The Human League vs. Svantana - Workin' In A Cocktail Bar (2015)

Earlier this summer, a mysterious YouTube-based remixer shared something called Workin' In A Cocktail Bar. It was a silly, brilliant remix of the Human League's 1981 single, Don't You Want Me. Svantana's version has the same beats per minute and catchy synth-pop riffs, but almost all of the lyrics have been taken out. Instead, singer Philip Oakey is made to intone, again and again,"You were working as a waitress in a cocktail bar."

With this small change, one of new wave's biggest hits becomes a model of low absurdism. And a song I never needed to hear again becomes a perfect summer snack. In the car, in the gym, floating on a floaty in your pool: bet you can't listen just once. I heard Workin' In A Cocktail Bar at a wedding last weekend. Musicians mimed it from the stage, turned Oakey's goofy ‘come-ons’ into a kind of mute theatre. It made me so happy. It made me want to dance. It made me wonder what this stupid world is coming to.

Katie Moore - Baby Can I Hold You (2015)

This Tracy Chapman cover, by one of Canada's loveliest singers, is full of sorrow and aglow with hope. The performer has had years to consider her apology."Words don't come easily," she concedes."Like, 'I love you.' / I love you." But hope is a double-edged thing.
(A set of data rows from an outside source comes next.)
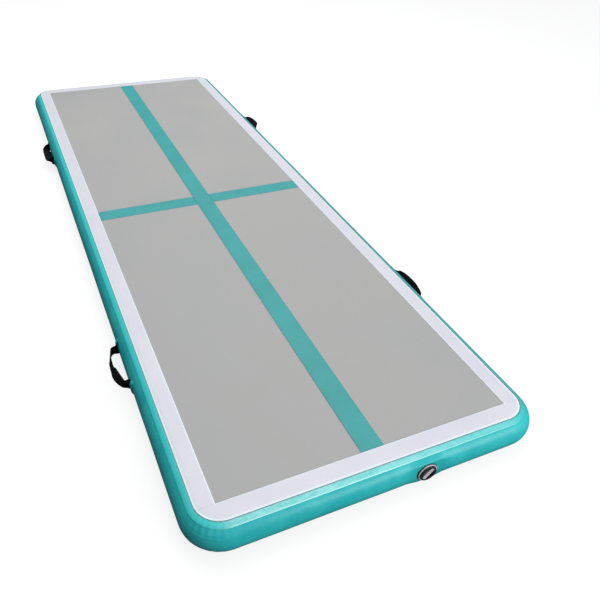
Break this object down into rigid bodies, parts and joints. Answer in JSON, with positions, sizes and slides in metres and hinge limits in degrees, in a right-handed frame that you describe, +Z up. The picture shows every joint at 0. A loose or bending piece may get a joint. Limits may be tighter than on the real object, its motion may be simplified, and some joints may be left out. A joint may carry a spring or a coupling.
{
  "type": "air track mat",
  "caption": "Inflated drop-stitch gymnastics mat with a grey top, white border, teal lines, round side wall, webbing handles and an air valve.",
  "frame": {"origin": "on the floor, at the middle of the mat's underside", "axes": "+Y along the mat's length, with the valve in the end wall at -Y; +Z up; +X to the right seen from the valve end"},
  "size_m": [1.072, 3.0003, 0.1],
  "materials": {
    "base_pvc": "matt coated fabric",
    "panel_pvc": "matt grained coated fabric",
    "border_pvc": "satin coated fabric",
    "teal_pvc": "satin coated fabric",
    "line_pvc": "matt coated fabric",
    "tape_pvc": "satin coated fabric tape",
    "yarn": "polyester yarn",
    "webbing": "woven webbing",
    "valve_plastic": "moulded plastic",
    "rubber": "moulded rubber",
    "spring_steel": "drawn wire"
  },
  "bodies": {
    "root": {"bottom_skin": "base_pvc", "drop_stitch_core": "yarn", "top_skin": "panel_pvc", "side_wall": "teal_pvc", "upper_seam_tape": "tape_pvc", "lower_seam_tape": "teal_pvc", "border_strip_near": "border_pvc", "border_strip_far": "border_pvc", "border_strip_left": "border_pvc", "border_strip_right": "border_pvc", "centre_line": "line_pvc", "cross_line_left": "line_pvc", "cross_line_right": "line_pvc", "handle_patch_left_near": "teal_pvc", "strap_tab_far_left_near": "webbing", "strap_tab_near_left_near": "webbing", "strap_cover_far_left_near": "teal_pvc", "strap_cover_near_left_near": "teal_pvc", "handle_patch_left_far": "teal_pvc", "strap_tab_far_left_far": "webbing", "strap_tab_near_left_far": "webbing", "strap_cover_far_left_far": "teal_pvc", "strap_cover_near_left_far": "teal_pvc", "handle_patch_right_near": "teal_pvc", "strap_tab_far_right_near": "webbing", "strap_tab_near_right_near": "webbing", "strap_cover_far_right_near": "teal_pvc", "strap_cover_near_right_near": "teal_pvc", "handle_patch_right_far": "teal_pvc", "strap_tab_far_right_far": "webbing", "strap_tab_near_right_far": "webbing", "strap_cover_far_right_far": "teal_pvc", "strap_cover_near_right_far": "teal_pvc", "valve_body": "valve_plastic", "valve_reinforcing_patch": "teal_pvc", "valve_gasket": "rubber", "valve_nut": "valve_plastic", "valve_spring": "spring_steel"},
    "grip_left_near": {"handle_grip_left_near": "webbing"},
    "grip_left_far": {"handle_grip_left_far": "webbing"},
    "grip_right_near": {"handle_grip_right_near": "webbing"},
    "grip_right_far": {"handle_grip_right_far": "webbing"},
    "cap_carrier": {"cap_swivel_ring": "valve_plastic"},
    "cap": {"valve_cap": "valve_plastic", "cap_seal": "rubber"},
    "plunger": {"valve_seal_disc": "rubber"},
    "pin": {"valve_pin": "valve_plastic"}
  },
  "joints": [
    {"name": "swing_left_near", "type": "hinge", "parent": "root", "child": "grip_left_near", "pos_m": [-0.511, -0.827, 0.05], "axis": [0, 1, 0], "range_deg": [-60, 60]},
    {"name": "swing_left_far", "type": "hinge", "parent": "root", "child": "grip_left_far", "pos_m": [-0.511, 0.731, 0.05], "axis": [0, 1, 0], "range_deg": [-60, 60]},
    {"name": "swing_right_near", "type": "hinge", "parent": "root", "child": "grip_right_near", "pos_m": [0.511, -0.785, 0.05], "axis": [0, -1, 0], "range_deg": [-60, 60]},
    {"name": "swing_right_far", "type": "hinge", "parent": "root", "child": "grip_right_far", "pos_m": [0.511, 0.773, 0.05], "axis": [0, -1, 0], "range_deg": [-60, 60]},
    {"name": "cap_pull", "type": "slide", "parent": "root", "child": "cap_carrier", "axis": [0, -1, 0], "range_m": [0, 0.05]},
    {"name": "cap_turn", "type": "hinge", "parent": "cap_carrier", "child": "cap", "pos_m": [0.117, -1.4997, 0.05], "axis": [0, 1, 0], "range_deg": [0, 90]},
    {"name": "pin_push", "type": "slide", "parent": "root", "child": "plunger", "axis": [0, 1, 0], "range_m": [0, 0.006], "stiffness_N_per_m": 800, "springref_m": -0.003, "deforming": ["valve_spring"]},
    {"name": "pin_turn", "type": "hinge", "parent": "plunger", "child": "pin", "pos_m": [0.117, -1.475, 0.05], "axis": [0, 1, 0], "range_deg": [0, 90]}
  ]
}
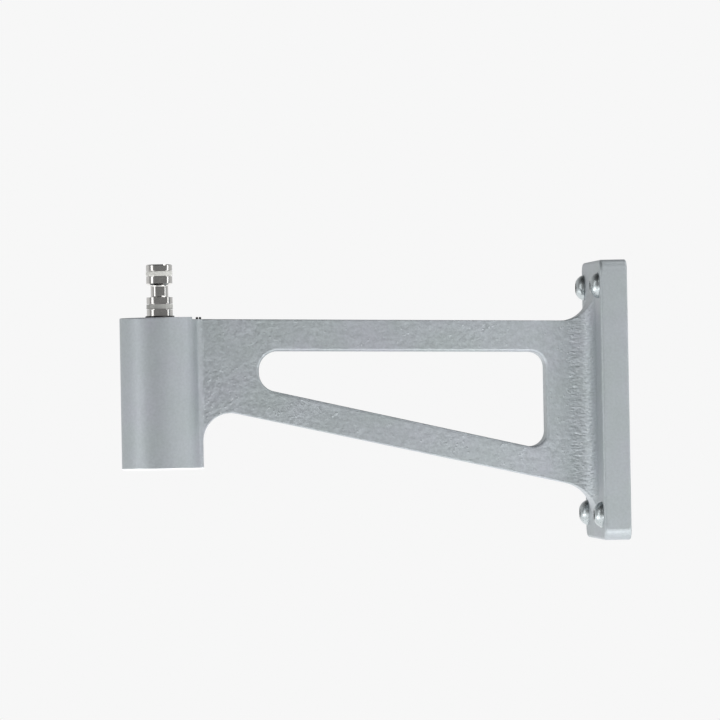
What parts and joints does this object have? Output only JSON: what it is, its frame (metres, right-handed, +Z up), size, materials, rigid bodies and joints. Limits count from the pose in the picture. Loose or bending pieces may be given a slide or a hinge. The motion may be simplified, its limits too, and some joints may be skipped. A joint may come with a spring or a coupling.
{
  "type": "swivel wall bracket",
  "caption": "Cast wall bracket arm with a screwed wall flange, a windowed tapering web and an upright barrel whose waisted steel spigot swivels on ball bearings.",
  "frame": {"origin": "centre of the wall flange's back face, the face that lies against the wall", "axes": "+X out of the wall face into the wall, so the arm reaches along -X; +Z up, along the spigot; +Y to the side"},
  "size_m": [0.2726, 0.086, 0.1537],
  "materials": {
    "cast_body": "silver-grey paint over a sand-cast surface",
    "polished_steel": "turned and polished stainless steel",
    "zinc_steel": "bright zinc plated",
    "bearing_steel": "ground bearing steel",
    "blackened_steel": "black oxide",
    "spacer_aluminium": "turned",
    "ring_plastic": "natural off-white nylon",
    "cage_plastic": "moulded nylon",
    "cap_plastic": "moulded, fine grain",
    "seal_rubber": "moulded nitrile rubber"
  },
  "bodies": {
    "bracket": {"bracket_casting": "cast_body", "flange_screws": "zinc_steel", "stop_screw": "blackened_steel", "shaft_seal": "seal_rubber", "barrel_cap": "cap_plastic", "snap_ring": "blackened_steel", "outer_spacer": "spacer_aluminium", "upper_bearing_outer_race": "bearing_steel", "upper_bearing_shields": "bearing_steel", "lower_bearing_outer_race": "bearing_steel", "lower_bearing_shields": "bearing_steel"},
    "spindle": {"spindle": "polished_steel", "upper_spigot_ring": "ring_plastic", "lower_spigot_ring": "ring_plastic", "upper_bearing_inner_race": "bearing_steel", "lower_bearing_inner_race": "bearing_steel", "inner_spacer": "bearing_steel", "lock_washer": "blackened_steel", "lock_nut": "blackened_steel"},
    "upper_ball_set": {"upper_bearing_balls": "bearing_steel", "upper_bearing_cage": "cage_plastic"},
    "lower_ball_set": {"lower_bearing_balls": "bearing_steel", "lower_bearing_cage": "cage_plastic"}
  },
  "joints": [
    {"name": "spigot_swivel", "type": "hinge", "parent": "bracket", "child": "spindle", "pos_m": [-0.2506, 0, 0.0355], "axis": [0, 0, 1], "continuous": true},
    {"name": "upper_balls_roll", "type": "hinge", "parent": "bracket", "child": "upper_ball_set", "pos_m": [-0.2506, 0, 0.0355], "axis": [0, 0, 1], "continuous": true},
    {"name": "lower_balls_roll", "type": "hinge", "parent": "bracket", "child": "lower_ball_set", "pos_m": [-0.2506, 0, -0.015], "axis": [0, 0, 1], "continuous": true}
  ],
  "couplings": [
    {"joint": "upper_balls_roll", "follows": "spigot_swivel", "ratio": 0.381},
    {"joint": "lower_balls_roll", "follows": "spigot_swivel", "ratio": 0.381}
  ]
}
Perhaps, after three easy minutes, the listener will regret the comfort they drew from that gleaming rhodes and welcoming guitar, from Moore's voice, from the rising tide of violin. Perhaps, after three easy minutes, they will find themselves sitting in uneasy silence. Yes, hope is a double-edged thing. It is a reason to keep going, a barricade against despair. But it's never a promise. There's no guarantee of a happy ending.
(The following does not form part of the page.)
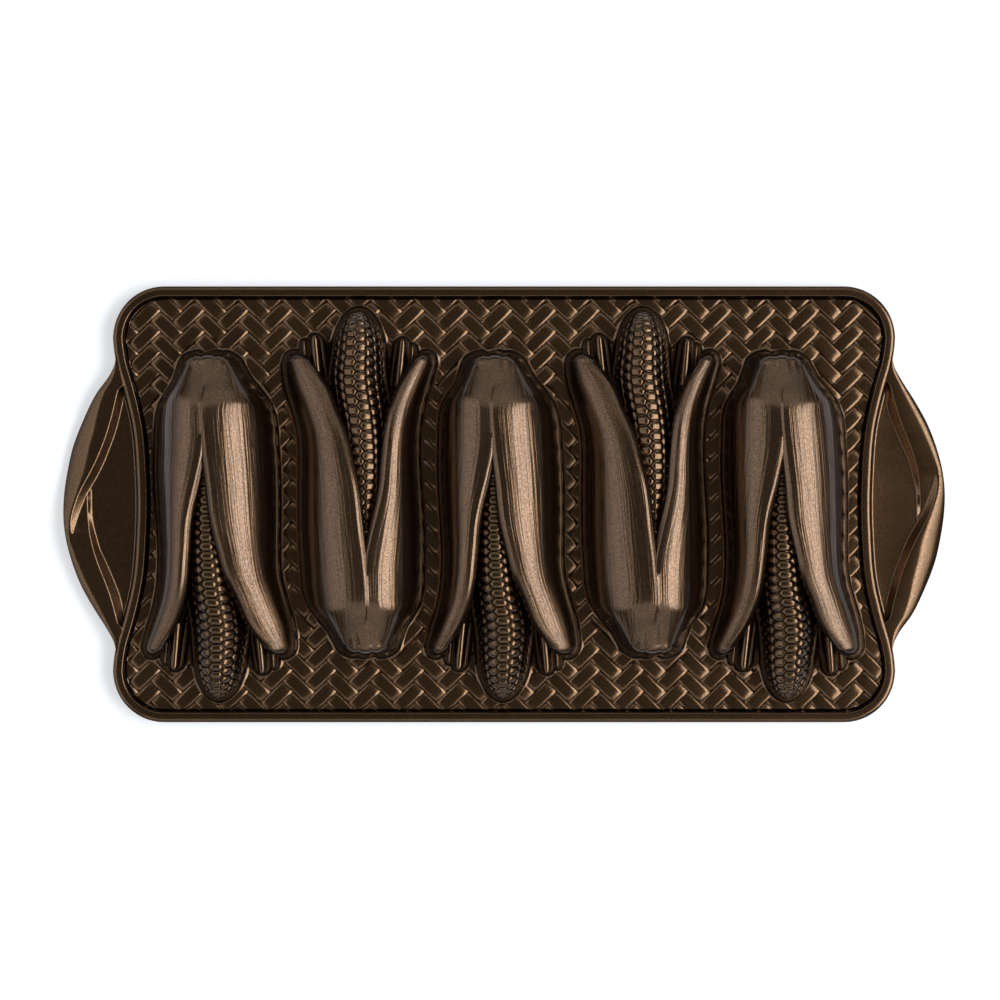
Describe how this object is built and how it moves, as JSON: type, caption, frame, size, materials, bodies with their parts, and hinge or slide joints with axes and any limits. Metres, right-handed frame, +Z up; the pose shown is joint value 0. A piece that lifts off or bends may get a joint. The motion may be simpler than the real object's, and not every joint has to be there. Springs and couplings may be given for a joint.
{
  "type": "corn cake pan",
  "caption": "Cast aluminium baking pan with husked corn ear moulds, a basket weave deck, a raised rim and leaf-shaped handles.",
  "frame": {"origin": "on the plane that the rim rests on, under the middle of the pan as it lies upside down", "axes": "+X along the pan from handle to handle, +Y across it, +Z up from the rim towards the tops of the moulds"},
  "size_m": [0.3904, 0.193, 0.0317],
  "materials": {
    "bronze_coating": "satin metallic bronze non-stick coating over cast aluminium, with a fine sparkle",
    "woven_deck_coating": "the same coating, a little darker and duller in the hollows of the weave"
  },
  "bodies": {
    "root": {"deck": "woven_deck_coating", "rim": "bronze_coating", "handle_left_upper_leaf": "bronze_coating", "handle_left_lower_leaf": "bronze_coating", "handle_left_panel": "bronze_coating", "handle_right_upper_leaf": "bronze_coating", "handle_right_lower_leaf": "bronze_coating", "handle_right_panel": "bronze_coating", "husk_1": "bronze_coating", "cob_1": "bronze_coating", "leaflet_left_1": "bronze_coating", "leaflet_right_1": "bronze_coating", "husk_2": "bronze_coating", "cob_2": "bronze_coating", "leaflet_left_2": "bronze_coating", "leaflet_right_2": "bronze_coating", "husk_3": "bronze_coating", "cob_3": "bronze_coating", "leaflet_left_3": "bronze_coating", "leaflet_right_3": "bronze_coating", "husk_4": "bronze_coating", "cob_4": "bronze_coating", "leaflet_left_4": "bronze_coating", "leaflet_right_4": "bronze_coating", "husk_5": "bronze_coating", "cob_5": "bronze_coating", "leaflet_left_5": "bronze_coating", "leaflet_right_5": "bronze_coating"}
  },
  "joints": []
}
Amy Winehouse - Love Is A Losing Game (acoustic demo) (2006)

Amy, a new documentary by Asif Kapadia, presents a vivid portrait of the late singer Amy Winehouse. Her unguarded, meteoric rise feels almost as tragic as her well-publicized fall, and this revelation is conveyed purely through home movies and archival footage. Yet the viewer's sense of intimacy is also faintly grotesque: here we are, still voyeurs, watching Winehouse through the lenses of paparazzi. So many people failed Winehouse. Lovers, colleagues, family, and I find myself wondering whether we failed her too, we listeners with ravenous appetites."For you I was a flame," Winehouse once sang. In this demo we can hear the unshakeable calamity of it. We were reckless with our desire. We loved her for standing in the heart of the fire. Of course we did, and how could it have been otherwise?"Love is a losing game," she sings. But all I'm really certain of is that this need not be true.